Open Payments is a federal program, required by the Affordable Care Act, that collects information about the payments drug and device companies make to physicians and teaching hospitals for things like travel, research, gifts, speaking fees, and meals. It also includes ownership interests that physicians or their immediate family members have in these companies. This data is then made available to the public each year on the CMS.gov website.
Applicable manufacturers and GPOs (group purchasing organizations) submit data to Open Payments about payments or other transfers of value between applicable manufacturers and GPOs and physicians or teaching hospitals:
- Paid directly to physicians and teaching hospitals (known as direct payments)
- Paid indirectly to physicians and teaching hospitals (known as indirect payments) through an intermediary such as a medical specialty society
- Designated by physicians or teaching hospitals to be paid to another party (known as third party payments)

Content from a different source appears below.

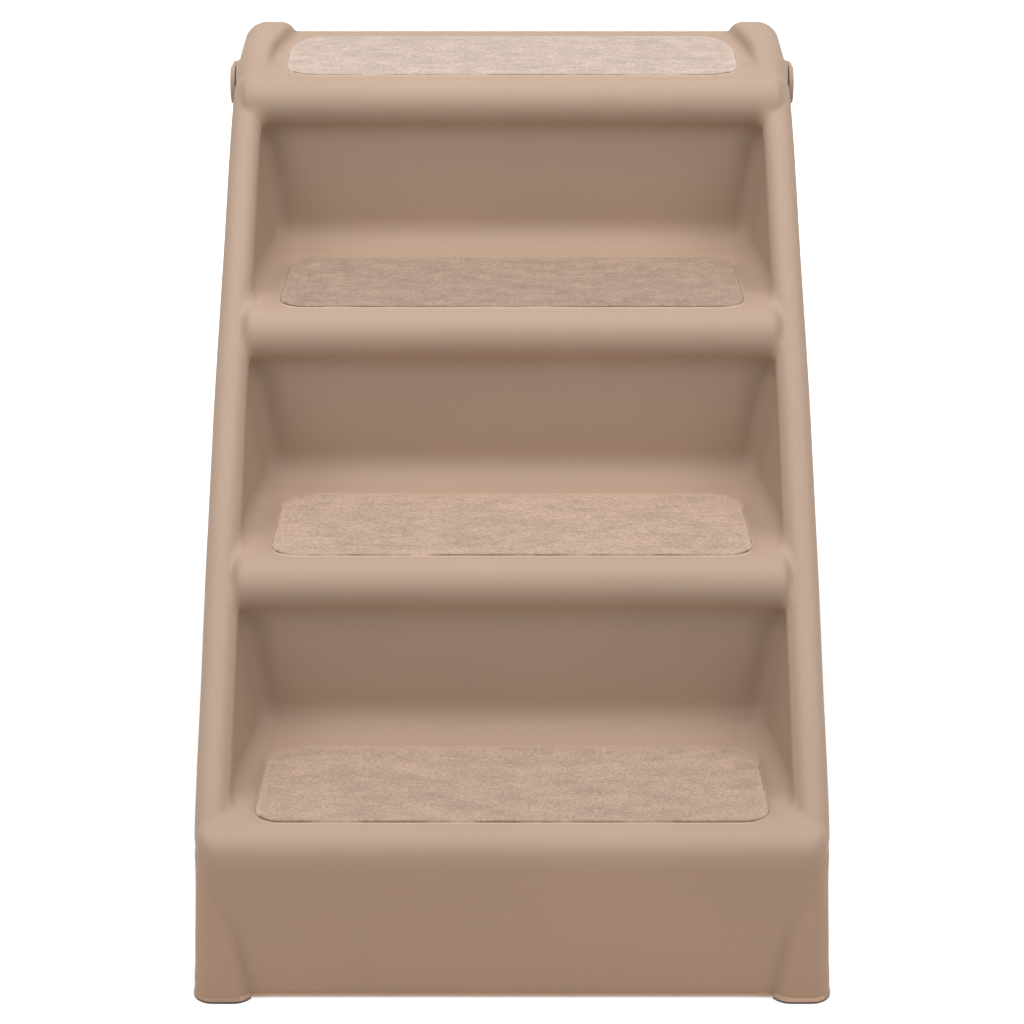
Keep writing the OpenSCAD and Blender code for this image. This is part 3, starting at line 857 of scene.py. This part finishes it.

In 2016, the total value of open payments was $8,180,000,000, compared to $8,090,000,000 in 2015, $7,860,000,000 in 2014, and $4,090,000,000 in 2013. In 2016, there were 1,146 teaching hospitals with open payment records.
In 2016, there were 631,000 physicians with open payments records, compared to 632,000 in 2015, 625,000 in 2014, and 481,000 in 2013.
In Program Year 2016, applicable manufacturers and group purchasing organizations (GPOs) reported 11.96 million records totaling $8.18 billion in payments and ownership/investment interests to physicians and teaching hospitals. Payments in the three major reporting categories are: General Payments: $2.80 billion; Research Payments: $4.36 billion; and Ownership and Investment Interests: $1.02 billion.
Over the course of the Open Payments program, CMS has published 40.77 million records, accounting for $24.94 billion in payments and ownership and investment interests.
Why was Open Payments begun four years ago? According to the U.S. Department of Health and Human Services Centers for Medicare & Medicaid Services, “We recognize that collaboration among physicians, teaching hospitals, and industry manufacturers contributes to the design and delivery of life-saving drugs and devices and we received many comments supporting this statement. However, as discussed in the proposed rule and in the public comments submitted, payments from manufacturers to physicians and teaching hospitals can also introduce conflicts of interest that may influence research, education, and clinical decision-making in ways that compromise clinical integrity and patient care, and may lead to increased health care costs.”
According to ProPublica, the 10 drugs for which companies spent the most in payments to physicians in 2015 (teaching hospital payments not included) were blood thinner Xarelto ($28.4 million), rheumatoid arthritis drug Humira ($24.9 million), diabetes drug Invokana ($20.9 million), hepatitis C drug Viekira ($19.2 million), blood thinner Eliquis ($18.8 million), diabetes drug Bydureon ($18.5 million), testosterone drug Androgel ($15.3 million), thyroid drug Synthroid ($14.7 million), synthetic hormone Lupron ($14.3 million), and diabetes drug Victoza ($11.9 million).
ProPublica combined previous payment data with prescribing data from the federal Medicare program and found that physicians who receive payments from the industry tend to prescribe more brand-name drugs than those who don’t. Several academic studies reported similar findings.
ProPublica also reported that companies continue to work with thousands of doctors who have received disciplinary sanctions against their licenses.
In a press release entitled “AMA Statement on Newly Released Open Payments Data” dated June 30, 2016, the American Medical Association stated:
“The American Medical Association (AMA) remains committed to transparency and the availability of information for patients to make informed decisions about their medical care. To accomplish this goal, Open Payments data released by the Centers for Medicare and Medicaid Services must be valid, reliable, and complete.
While we appreciate the efforts of the Centers for Medicare and Medicaid Services (CMS) to verify the data submitted by industry, continued data errors and registration challenges during the previous two years have thwarted many physicians from participating in the review and validation process. The integrity goals of the Open Payments database will not be met as long as physician review is obstructed by a registration procedure that is confusing, time consuming, and overly burdensome.
Patients deserve to have access to accurate information. Publishing inaccurate data leads to misinterpretations, harms reputations and undermines the trust that patients have in their physicians. It can also discourage research and care delivery improvements that benefit patients.
The AMA strongly opposes inappropriate, unethical interactions between physicians and industry. However, not all interactions are unethical or inappropriate. There are relationships that can help drive innovation in patient care and provide significant resources for professional medical education that ultimately benefits patients.
We look forward to continuing our working with CMS to improve the Open Payments system to ensure the data is presented in an accurate and informative way to help patients understand and interpret the information correctly.”
An important question that should immediately come to the minds of all U.S. patients seeking medical care from physicians is, “How can I be sure my doctors are making the best medical decisions for me regarding my medical care and treatment when they may be influenced by financial conflicts of interests arising from payments and other lucrative benefits they receive from drug companies and medical device companies?”